# WHAT THE TASK REQUIRES
Starting with the line that contains "obj.matrix_world = Matrix.Identity(4)", copy every line through the end of the data below, exactly and with nothing added.

────────────────────

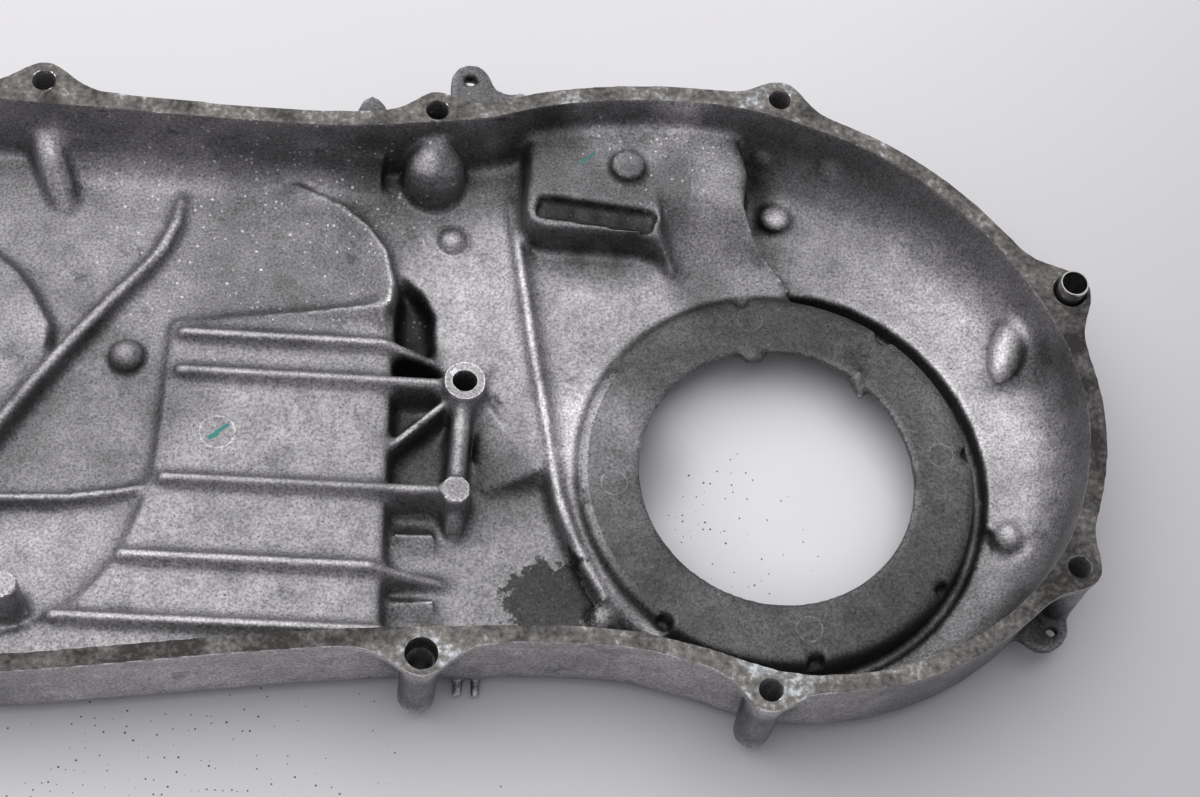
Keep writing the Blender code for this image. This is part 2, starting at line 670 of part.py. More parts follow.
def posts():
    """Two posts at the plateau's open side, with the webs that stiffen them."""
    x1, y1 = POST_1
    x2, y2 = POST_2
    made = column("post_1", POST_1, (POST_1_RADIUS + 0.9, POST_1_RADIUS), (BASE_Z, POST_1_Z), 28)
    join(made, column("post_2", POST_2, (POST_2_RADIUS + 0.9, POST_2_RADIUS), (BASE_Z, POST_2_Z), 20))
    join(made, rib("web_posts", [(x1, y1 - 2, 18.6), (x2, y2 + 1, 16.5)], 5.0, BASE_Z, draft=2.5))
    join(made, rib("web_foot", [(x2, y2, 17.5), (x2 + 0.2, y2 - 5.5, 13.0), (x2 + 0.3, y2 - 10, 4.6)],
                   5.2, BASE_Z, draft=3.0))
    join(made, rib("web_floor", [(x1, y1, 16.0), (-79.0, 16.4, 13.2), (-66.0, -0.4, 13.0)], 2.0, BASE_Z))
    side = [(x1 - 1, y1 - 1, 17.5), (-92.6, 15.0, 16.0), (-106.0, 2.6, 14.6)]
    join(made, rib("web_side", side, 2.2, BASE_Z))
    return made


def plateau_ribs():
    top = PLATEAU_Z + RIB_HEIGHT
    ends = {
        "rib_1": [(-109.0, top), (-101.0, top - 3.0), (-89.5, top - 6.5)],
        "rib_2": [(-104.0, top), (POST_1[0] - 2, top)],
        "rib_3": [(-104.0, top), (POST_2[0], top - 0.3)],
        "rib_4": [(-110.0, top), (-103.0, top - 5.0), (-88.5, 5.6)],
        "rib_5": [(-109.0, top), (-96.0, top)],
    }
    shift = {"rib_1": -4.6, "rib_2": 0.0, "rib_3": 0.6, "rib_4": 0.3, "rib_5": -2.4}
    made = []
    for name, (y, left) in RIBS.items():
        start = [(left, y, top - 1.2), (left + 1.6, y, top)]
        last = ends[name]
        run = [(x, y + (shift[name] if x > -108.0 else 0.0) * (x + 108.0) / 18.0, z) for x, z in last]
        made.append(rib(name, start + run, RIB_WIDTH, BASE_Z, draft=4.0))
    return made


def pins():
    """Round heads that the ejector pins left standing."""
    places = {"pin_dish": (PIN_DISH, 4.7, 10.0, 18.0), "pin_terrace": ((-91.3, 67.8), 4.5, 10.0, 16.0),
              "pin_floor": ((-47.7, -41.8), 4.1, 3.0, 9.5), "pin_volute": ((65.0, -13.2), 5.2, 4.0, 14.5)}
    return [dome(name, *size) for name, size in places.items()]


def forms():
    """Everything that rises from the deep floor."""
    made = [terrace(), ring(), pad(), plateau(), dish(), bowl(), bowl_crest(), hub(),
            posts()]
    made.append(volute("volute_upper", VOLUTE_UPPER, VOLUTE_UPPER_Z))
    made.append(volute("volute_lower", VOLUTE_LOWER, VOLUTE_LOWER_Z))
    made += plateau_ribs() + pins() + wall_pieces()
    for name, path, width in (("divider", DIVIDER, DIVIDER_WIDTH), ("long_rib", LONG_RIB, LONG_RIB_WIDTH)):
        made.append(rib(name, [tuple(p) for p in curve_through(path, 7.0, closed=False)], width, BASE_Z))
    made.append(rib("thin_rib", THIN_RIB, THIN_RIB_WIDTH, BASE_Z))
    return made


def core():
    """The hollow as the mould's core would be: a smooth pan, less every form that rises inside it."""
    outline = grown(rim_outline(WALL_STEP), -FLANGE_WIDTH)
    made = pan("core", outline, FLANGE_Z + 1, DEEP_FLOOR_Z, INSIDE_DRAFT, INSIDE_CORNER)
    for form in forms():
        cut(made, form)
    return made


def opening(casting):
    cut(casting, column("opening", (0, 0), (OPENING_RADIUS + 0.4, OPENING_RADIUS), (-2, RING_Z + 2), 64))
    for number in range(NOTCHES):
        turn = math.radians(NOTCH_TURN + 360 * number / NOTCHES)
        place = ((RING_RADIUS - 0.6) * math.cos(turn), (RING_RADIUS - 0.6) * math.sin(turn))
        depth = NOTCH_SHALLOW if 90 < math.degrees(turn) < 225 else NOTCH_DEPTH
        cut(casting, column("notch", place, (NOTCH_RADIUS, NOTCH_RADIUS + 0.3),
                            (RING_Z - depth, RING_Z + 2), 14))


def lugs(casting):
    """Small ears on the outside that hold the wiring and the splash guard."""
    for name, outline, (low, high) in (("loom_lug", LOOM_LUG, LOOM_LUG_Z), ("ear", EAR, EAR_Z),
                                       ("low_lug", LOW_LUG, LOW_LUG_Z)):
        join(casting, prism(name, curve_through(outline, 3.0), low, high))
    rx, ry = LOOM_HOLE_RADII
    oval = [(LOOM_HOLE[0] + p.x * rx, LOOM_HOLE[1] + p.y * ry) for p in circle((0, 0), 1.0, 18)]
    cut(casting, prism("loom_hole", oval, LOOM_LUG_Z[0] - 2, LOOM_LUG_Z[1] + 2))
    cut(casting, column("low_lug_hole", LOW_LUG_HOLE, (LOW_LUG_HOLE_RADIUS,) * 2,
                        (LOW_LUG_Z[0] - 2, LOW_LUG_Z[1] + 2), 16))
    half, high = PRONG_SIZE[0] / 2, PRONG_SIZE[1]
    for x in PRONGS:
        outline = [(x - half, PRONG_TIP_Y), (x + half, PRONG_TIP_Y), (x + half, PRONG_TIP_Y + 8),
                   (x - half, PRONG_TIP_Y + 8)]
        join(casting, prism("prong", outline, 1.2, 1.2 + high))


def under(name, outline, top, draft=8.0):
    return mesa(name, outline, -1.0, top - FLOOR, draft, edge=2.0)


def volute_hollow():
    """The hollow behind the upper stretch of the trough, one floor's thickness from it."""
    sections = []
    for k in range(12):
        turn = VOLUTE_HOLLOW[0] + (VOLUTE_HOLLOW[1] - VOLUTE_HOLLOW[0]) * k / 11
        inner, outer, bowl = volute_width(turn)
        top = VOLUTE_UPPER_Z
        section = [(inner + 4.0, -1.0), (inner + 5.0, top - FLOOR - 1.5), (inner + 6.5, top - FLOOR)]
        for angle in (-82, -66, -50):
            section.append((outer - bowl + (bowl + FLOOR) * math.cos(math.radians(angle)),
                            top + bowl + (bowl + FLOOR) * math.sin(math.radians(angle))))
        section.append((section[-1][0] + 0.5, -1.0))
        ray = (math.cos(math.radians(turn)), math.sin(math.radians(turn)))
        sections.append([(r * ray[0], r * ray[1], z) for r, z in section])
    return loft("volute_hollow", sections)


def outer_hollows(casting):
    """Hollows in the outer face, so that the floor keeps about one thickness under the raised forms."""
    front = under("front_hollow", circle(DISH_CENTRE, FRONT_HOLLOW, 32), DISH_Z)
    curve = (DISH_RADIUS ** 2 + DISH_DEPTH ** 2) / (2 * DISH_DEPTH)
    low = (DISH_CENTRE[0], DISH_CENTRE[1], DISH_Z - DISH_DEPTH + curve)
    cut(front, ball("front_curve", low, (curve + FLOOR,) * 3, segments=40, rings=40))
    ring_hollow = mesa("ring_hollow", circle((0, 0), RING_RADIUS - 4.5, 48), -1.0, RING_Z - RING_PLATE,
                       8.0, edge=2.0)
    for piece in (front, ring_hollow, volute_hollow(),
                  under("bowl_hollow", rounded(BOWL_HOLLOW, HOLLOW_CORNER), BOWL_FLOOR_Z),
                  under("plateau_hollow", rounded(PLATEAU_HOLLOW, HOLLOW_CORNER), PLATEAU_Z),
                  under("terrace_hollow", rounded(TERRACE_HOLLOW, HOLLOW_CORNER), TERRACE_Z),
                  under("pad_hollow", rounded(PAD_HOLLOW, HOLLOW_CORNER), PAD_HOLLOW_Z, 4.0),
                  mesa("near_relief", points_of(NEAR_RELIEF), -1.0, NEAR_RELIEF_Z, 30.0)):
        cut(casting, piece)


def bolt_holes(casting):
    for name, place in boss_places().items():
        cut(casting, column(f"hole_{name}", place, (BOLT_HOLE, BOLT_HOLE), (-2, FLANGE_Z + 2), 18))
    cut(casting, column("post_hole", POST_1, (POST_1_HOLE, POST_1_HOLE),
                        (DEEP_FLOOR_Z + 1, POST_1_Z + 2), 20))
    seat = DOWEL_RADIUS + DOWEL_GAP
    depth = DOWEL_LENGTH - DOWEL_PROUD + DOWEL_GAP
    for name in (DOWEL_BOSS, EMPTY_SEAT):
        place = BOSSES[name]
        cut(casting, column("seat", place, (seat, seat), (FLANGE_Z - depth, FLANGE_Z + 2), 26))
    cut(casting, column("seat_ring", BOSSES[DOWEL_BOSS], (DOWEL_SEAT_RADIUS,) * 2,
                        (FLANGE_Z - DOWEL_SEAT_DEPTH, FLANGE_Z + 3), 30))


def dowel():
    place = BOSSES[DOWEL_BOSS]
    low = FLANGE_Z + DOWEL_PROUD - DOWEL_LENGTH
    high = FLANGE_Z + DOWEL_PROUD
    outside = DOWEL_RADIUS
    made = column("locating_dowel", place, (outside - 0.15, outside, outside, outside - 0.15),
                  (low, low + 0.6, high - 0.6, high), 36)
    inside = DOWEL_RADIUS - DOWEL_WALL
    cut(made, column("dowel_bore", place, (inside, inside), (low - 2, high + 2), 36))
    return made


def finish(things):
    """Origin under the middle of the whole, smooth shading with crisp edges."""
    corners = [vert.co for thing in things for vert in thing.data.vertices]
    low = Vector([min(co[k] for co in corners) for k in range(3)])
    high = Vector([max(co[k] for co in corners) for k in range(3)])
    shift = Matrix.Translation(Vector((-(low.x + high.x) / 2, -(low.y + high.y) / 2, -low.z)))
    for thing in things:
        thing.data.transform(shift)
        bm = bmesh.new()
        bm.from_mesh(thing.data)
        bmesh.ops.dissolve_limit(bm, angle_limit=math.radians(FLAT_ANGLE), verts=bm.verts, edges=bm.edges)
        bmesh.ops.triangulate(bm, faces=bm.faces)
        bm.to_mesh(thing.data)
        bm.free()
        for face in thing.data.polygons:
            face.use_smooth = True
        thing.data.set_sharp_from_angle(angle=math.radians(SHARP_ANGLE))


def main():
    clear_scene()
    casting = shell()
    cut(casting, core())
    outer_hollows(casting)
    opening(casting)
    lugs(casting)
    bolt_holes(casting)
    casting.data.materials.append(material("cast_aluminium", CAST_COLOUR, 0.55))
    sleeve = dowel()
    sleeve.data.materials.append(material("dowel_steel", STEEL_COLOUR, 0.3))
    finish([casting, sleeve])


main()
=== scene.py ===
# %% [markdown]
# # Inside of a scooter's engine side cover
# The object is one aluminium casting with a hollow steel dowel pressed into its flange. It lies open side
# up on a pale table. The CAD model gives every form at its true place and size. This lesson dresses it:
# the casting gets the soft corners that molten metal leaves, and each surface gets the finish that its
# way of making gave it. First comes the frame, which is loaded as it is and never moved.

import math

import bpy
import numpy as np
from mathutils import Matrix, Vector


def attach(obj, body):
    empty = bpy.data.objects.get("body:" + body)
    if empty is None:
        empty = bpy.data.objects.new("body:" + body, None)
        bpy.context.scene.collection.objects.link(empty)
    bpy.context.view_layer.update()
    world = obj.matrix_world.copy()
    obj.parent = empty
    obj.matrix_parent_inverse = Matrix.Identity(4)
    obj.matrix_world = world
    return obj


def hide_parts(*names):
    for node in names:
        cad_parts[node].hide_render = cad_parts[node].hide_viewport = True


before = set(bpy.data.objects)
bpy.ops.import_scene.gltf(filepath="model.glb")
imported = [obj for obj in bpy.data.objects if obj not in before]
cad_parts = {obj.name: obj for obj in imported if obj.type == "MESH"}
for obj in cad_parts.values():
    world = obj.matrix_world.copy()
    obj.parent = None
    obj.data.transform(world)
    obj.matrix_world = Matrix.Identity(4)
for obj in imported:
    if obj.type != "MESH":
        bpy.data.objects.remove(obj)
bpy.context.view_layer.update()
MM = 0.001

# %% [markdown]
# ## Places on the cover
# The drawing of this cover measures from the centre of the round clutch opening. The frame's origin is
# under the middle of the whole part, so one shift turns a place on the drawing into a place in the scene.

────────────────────

# TASK RESPONSE
    obj.matrix_world = Matrix.Identity(4)
for obj in imported:
    if obj.type != "MESH":
        bpy.data.objects.remove(obj)
bpy.context.view_layer.update()
MM = 0.001

# %% [markdown]
# ## Places on the cover
# The drawing of this cover measures from the centre of the round clutch opening. The frame's origin is
# under the middle of the whole part, so one shift turns a place on the drawing into a place in the scene.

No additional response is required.